2016 was worst year yet for print industry, new SMI numbers reveal
Australia’s print sector had another grim year in 2016, new data has confirmed.
Standard Media Index – seen as Australia’s most reliable barometer of advertising spending – today released its numbers to the market for the full calendar year. The numbers indicate that consumer magazine advertising revenues fell by 18% compared to 2015.
Meanwhile, newspapers were almost as badly hit, with metropolitan titles down 14%, regional titles down 5% and community titles down 8%. Revenues for magazines inserted into newspapers were also down 18%.

Revenue for mainstream Australian magazine titles will continue to fall as long as the industry remains scared to innovate in order to appeal to a smarter, younger demographic. It’s time to ditch the boomers. Something needs to be done about the outlets for said titles too. Again, retail needs to innovate and push independent titles to the fore. This is where the interest is now.
No Michael, the same level of fuckedness applies to each age group I’m afraid.
I’d like to see a comparison between publication (both “paper” and digital) revenues and what vendors spend on PR. From where I sit, that is where the $ are going.
I’m curious, can anyone please explain to me why print is seeing so much money pulled out of it by agencies? This seems to be accelerating, faster than readers moving away from the medium, and I am just wondering what the drivers are behind the shift in spend?
Dave, advertisers and agencies are not ahead of the audience exodus, they are just trying to catch up with it. The audience left before advertisers heard about it. Now it’s just rationalization with some better options available elsewhere to boot.
If the audiences have left, then surely that adjustment has already been made to reflect the change in consumption. Looking at the 12 months to September M-F metro pubs (to avoid duped data – I don’t have the databases to run the complete report), there was a cumulative decline in circ of approx 7% and a drop in readership (Roy Morgan, to avoid the EMMA debate too) of around 4%. Yet the decline in spend in the medium was 14%.
My readership has increased and yet my advertising revenue has dropped so I concur with Dave.
“Online video advertising grew by 11% to just over $100m.”
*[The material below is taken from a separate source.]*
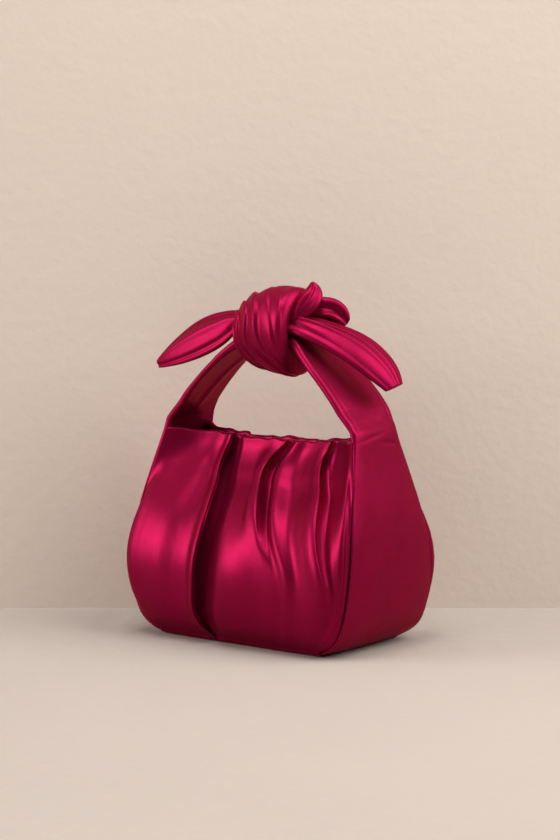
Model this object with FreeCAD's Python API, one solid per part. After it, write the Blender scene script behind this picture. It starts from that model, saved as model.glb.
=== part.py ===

This is surely way way off??
Hi “Video”,
That’s a good point. This refers to the “pure play video” line, and obviously it’s a much bigger category in conjunction with other forms of digital.
Cheers,
Tim – Mumbrella
Yes that figure is incorrect…they didn’t check it with us before publishing and clearly I didn’t provide it. Jane
The decline of print advertising is hardly news…and for years news media publishers have led all other traditional media in monetising their quality content online such that Digital revenues now represent more than 30% of total Agency spend to news media publishers (and that’s excluding programmatic spend so the level is likely to be even higher). Similarly, bookings to Online Magazines grew 41% from CY2015. And your view on the low growth in `Content Sites’ bookings disguises the 8.8% growth in bookings to websites in the News/Weather genre and the 18.5% growth in Business/Finance sites. But some genres, such as Technology sites, reported lower ad spend in CY2016. It’s a big, complex media world out there so please call for more context next time before rushing to publish a (very old) headline…
Thanks for the additional context Jane – and will do.
Cheers,
Tim – Mumbrella
When Mumbrella launched, the news was very positive. A breath of fresh air and almost a counter-culture feel, in a sometimes negative media space.
Tim, what happened to the values of the good old days?!
Right about now I bet the magazines wish they could snuff out SMI the way they did the Audit Bureau last year!
Reporting such things in percentage growth/decline has no relativity or relevance without the actual raw number reference points.
This is like saying Blackberry sales increased 100% when in reality they went from 10k units to 20k units, compared to Nokia who had 25% increase in sales going from 100k to 125k… thats a 250% increase over Blackberry!
But thats all hypothetical… data and its sources can be sliced and diced any way FOR A SPECIFIC PURPOSE.. and is the point of segmentation and various personality and cognitive function tests.
The below results reflect consumer responses by top level media channel by retail category:
http://bit.ly/2eUOAci
Unfortunately, most marketing strategists and media buyers don’t realise that looking at all channels holistically for a multi-channel approach actually resembles “Last-Click Attribution” and in this case can be called “Last Channel Attribution”. Ever notice when you something you’ve always coveted, you start noticing more of it?